* Task goal
Reproduce the first line and every line after it, exactly, through the one containing "const CLEAR_WIDTH = 500;". Leave out the rest.

### Information shown ###

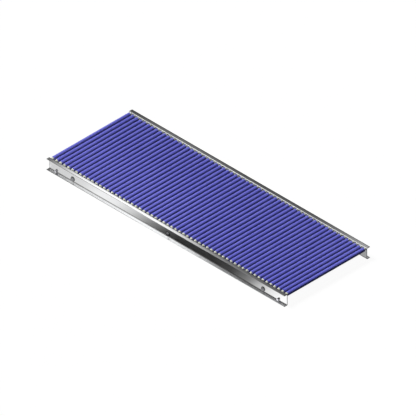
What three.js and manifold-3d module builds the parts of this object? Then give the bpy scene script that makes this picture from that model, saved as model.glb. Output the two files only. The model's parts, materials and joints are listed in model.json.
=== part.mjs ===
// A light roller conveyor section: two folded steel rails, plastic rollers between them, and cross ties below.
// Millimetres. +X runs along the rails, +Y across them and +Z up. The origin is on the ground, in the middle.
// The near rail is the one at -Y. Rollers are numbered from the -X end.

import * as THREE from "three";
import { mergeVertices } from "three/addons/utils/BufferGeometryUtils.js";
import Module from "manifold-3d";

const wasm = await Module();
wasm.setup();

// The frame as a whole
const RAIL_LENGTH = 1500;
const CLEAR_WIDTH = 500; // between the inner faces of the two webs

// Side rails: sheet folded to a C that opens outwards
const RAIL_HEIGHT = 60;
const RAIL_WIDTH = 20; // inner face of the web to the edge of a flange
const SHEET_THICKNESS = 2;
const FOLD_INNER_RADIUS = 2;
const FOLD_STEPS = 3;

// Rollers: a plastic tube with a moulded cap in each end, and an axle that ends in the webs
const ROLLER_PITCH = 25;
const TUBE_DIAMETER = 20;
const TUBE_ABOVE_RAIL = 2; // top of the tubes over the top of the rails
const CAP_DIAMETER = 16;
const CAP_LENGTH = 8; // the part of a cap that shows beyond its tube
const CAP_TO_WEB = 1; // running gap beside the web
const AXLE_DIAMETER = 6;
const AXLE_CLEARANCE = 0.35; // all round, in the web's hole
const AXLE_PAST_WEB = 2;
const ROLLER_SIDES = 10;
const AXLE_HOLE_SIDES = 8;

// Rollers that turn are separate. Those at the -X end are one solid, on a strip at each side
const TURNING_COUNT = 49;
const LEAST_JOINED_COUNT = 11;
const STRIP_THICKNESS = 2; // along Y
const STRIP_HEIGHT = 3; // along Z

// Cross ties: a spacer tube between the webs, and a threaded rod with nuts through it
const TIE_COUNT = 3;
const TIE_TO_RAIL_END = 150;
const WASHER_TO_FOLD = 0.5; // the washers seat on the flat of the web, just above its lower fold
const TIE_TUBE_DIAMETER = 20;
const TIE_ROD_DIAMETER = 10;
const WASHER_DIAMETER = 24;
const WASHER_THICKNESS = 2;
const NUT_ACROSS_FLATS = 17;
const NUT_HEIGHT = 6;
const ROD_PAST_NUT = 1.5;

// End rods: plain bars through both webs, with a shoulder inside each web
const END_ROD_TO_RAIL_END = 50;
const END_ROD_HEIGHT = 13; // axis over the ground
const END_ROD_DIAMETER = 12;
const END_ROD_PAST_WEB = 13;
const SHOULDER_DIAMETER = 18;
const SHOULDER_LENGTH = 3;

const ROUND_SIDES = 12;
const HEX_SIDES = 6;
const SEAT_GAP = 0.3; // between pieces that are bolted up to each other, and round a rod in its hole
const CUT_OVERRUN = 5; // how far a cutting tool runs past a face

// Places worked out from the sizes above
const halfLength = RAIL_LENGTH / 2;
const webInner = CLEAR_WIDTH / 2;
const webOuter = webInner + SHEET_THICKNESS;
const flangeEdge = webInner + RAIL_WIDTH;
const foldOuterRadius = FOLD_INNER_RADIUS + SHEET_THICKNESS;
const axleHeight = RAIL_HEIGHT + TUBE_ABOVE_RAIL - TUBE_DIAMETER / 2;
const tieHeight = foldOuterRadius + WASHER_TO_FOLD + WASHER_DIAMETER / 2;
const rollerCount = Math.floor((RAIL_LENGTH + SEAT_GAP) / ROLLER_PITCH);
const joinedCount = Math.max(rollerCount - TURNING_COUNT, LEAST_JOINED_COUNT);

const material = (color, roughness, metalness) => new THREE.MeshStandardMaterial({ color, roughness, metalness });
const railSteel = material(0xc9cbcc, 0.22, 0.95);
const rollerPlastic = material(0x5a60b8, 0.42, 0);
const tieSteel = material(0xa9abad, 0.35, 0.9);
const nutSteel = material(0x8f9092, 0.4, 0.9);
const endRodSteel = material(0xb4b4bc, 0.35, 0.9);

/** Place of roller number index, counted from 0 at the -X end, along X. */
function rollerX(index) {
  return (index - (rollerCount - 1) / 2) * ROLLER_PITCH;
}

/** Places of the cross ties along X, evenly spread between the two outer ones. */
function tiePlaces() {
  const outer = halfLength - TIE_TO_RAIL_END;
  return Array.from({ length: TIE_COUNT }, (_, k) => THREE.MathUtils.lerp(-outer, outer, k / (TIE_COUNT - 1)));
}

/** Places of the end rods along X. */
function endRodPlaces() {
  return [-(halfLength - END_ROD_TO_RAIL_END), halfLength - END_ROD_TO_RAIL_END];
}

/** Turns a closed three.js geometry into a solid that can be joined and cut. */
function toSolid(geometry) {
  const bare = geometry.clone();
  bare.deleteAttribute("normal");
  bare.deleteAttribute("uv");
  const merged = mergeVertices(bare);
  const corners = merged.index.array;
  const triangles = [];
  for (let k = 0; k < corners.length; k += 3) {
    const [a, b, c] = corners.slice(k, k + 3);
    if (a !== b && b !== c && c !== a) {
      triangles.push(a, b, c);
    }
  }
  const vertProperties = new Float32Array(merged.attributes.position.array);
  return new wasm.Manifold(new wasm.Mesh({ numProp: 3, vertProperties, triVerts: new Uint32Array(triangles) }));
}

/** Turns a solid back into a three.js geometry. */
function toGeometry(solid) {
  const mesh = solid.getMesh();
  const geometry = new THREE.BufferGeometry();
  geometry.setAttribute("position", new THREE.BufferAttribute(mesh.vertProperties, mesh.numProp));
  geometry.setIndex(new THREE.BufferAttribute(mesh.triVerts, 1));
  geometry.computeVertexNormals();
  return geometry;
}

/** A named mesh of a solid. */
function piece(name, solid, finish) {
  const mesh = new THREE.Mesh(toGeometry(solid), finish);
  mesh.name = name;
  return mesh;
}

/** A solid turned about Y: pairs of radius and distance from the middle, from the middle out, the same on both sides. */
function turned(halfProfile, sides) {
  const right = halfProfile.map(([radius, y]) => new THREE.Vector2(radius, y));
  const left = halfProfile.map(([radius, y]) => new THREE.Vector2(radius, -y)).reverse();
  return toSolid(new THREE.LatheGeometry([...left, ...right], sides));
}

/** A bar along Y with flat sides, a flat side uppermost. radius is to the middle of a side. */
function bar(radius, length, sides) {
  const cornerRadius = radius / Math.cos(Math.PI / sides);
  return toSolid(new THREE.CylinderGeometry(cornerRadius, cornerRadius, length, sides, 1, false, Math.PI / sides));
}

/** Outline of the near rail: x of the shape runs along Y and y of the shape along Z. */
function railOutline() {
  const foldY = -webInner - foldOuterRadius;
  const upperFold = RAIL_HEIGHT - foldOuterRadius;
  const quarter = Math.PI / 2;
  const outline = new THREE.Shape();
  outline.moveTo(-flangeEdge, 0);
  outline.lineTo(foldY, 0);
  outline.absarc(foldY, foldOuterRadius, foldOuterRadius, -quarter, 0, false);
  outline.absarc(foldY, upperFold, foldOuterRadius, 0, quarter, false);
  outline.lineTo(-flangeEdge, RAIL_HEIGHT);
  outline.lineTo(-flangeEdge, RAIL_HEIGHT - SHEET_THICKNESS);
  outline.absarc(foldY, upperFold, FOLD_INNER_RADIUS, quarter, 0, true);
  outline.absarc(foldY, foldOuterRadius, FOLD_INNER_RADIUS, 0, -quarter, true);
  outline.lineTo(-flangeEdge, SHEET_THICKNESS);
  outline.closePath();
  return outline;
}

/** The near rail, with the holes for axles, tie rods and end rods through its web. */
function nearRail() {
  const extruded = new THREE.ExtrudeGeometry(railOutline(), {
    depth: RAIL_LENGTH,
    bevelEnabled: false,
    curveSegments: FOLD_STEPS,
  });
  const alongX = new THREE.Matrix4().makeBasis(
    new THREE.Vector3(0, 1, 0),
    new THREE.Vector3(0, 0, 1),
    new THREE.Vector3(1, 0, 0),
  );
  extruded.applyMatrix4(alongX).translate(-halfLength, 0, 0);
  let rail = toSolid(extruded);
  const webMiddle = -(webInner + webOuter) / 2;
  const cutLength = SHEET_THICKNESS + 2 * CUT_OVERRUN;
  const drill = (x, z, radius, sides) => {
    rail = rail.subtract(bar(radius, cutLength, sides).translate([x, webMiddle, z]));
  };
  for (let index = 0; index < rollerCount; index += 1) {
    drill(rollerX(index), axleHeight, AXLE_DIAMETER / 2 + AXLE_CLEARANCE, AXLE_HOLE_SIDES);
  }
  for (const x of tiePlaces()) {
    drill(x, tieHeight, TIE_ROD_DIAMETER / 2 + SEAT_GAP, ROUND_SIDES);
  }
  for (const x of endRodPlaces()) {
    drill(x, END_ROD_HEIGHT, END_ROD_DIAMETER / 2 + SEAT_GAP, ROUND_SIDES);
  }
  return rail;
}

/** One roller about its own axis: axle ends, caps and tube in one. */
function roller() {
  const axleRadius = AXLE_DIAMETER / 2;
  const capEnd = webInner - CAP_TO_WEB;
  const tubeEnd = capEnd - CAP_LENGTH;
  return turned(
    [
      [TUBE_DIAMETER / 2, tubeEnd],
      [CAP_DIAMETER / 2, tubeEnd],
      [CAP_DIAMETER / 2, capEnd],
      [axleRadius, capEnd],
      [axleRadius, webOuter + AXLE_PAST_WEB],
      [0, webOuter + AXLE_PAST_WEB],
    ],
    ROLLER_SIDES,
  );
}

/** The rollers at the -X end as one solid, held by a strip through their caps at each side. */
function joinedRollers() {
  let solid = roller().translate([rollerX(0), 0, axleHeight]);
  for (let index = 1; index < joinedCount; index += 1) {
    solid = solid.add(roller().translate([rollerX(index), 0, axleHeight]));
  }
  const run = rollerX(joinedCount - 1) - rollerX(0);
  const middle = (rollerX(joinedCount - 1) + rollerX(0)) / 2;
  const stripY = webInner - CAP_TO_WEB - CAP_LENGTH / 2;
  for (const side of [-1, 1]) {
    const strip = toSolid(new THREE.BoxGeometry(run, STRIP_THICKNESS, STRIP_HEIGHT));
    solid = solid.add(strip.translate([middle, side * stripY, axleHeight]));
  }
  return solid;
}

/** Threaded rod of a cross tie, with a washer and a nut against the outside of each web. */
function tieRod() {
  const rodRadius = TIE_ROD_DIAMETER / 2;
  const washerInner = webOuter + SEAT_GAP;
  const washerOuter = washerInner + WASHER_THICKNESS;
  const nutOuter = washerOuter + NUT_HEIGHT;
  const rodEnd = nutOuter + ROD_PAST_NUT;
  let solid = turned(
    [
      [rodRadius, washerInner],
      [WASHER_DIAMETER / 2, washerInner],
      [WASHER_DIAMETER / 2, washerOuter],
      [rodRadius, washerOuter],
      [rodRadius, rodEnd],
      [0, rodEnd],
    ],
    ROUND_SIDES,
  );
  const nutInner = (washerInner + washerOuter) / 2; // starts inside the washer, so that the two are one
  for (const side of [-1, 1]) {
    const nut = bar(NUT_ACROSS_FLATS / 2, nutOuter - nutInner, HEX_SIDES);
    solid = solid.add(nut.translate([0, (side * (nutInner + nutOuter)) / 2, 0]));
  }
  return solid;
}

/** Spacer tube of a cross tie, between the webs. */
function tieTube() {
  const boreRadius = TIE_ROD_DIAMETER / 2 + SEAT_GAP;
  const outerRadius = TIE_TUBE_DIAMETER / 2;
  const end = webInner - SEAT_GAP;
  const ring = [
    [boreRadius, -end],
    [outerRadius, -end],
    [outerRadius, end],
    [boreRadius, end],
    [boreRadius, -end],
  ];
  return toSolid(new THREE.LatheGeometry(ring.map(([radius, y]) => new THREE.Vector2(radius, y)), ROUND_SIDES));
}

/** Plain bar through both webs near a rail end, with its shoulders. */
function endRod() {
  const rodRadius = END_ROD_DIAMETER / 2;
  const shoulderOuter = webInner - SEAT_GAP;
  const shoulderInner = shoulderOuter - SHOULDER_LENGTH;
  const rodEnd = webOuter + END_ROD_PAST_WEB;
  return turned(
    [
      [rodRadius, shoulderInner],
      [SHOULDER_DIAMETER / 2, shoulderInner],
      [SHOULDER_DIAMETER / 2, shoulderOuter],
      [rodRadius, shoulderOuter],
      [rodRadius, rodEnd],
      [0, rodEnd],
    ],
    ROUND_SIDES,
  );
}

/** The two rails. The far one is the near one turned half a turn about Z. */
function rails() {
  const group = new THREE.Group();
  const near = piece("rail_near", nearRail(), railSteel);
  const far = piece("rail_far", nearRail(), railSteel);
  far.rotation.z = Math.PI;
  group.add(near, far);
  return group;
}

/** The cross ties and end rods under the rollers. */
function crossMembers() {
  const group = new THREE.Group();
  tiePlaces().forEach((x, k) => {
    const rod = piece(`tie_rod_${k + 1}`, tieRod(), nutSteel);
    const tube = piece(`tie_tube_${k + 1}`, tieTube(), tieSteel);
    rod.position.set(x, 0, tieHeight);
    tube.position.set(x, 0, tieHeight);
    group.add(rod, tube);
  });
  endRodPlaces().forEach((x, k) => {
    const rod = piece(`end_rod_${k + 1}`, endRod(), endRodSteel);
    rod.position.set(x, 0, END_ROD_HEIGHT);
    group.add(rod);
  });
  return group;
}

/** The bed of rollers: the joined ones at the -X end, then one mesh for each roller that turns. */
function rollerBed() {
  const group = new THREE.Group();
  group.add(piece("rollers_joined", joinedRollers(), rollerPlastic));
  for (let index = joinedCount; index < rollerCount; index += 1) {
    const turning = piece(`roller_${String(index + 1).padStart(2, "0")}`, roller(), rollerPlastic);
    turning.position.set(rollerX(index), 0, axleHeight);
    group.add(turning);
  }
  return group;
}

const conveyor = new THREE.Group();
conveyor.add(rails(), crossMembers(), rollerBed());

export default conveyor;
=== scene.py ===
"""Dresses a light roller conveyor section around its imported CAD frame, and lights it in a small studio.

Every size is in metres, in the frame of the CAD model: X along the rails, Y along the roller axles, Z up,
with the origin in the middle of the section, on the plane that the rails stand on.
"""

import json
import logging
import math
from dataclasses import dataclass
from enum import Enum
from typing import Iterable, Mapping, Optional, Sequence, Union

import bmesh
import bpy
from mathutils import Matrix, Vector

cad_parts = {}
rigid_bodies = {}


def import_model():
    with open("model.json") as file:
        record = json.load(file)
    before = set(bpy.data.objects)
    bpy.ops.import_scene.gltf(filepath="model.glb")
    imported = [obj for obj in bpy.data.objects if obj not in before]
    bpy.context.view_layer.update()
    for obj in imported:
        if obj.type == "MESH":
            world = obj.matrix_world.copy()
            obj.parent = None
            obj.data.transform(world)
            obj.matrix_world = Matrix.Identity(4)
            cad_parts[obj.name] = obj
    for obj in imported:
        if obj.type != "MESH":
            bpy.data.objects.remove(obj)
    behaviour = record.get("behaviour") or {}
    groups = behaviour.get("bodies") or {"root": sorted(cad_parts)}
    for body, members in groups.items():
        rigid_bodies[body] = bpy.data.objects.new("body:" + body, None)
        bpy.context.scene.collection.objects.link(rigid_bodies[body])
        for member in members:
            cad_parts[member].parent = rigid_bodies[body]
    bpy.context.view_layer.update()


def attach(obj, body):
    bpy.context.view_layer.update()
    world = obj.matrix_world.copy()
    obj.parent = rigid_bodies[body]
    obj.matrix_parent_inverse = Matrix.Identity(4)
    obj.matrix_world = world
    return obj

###

* Final result
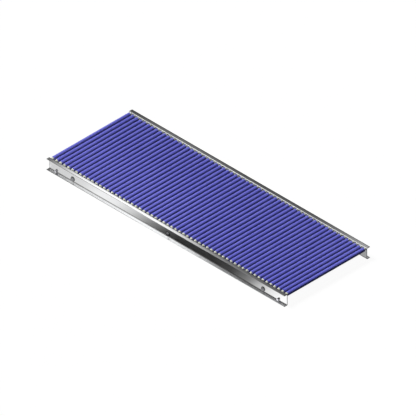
What three.js and manifold-3d module builds the parts of this object? Then give the bpy scene script that makes this picture from that model, saved as model.glb. Output the two files only. The model's parts, materials and joints are listed in model.json.
=== part.mjs ===
// A light roller conveyor section: two folded steel rails, plastic rollers between them, and cross ties below.
// Millimetres. +X runs along the rails, +Y across them and +Z up. The origin is on the ground, in the middle.
// The near rail is the one at -Y. Rollers are numbered from the -X end.

import * as THREE from "three";
import { mergeVertices } from "three/addons/utils/BufferGeometryUtils.js";
import Module from "manifold-3d";

const wasm = await Module();
wasm.setup();

// The frame as a whole
const RAIL_LENGTH = 1500;
const CLEAR_WIDTH = 500; // between the inner faces of the two webs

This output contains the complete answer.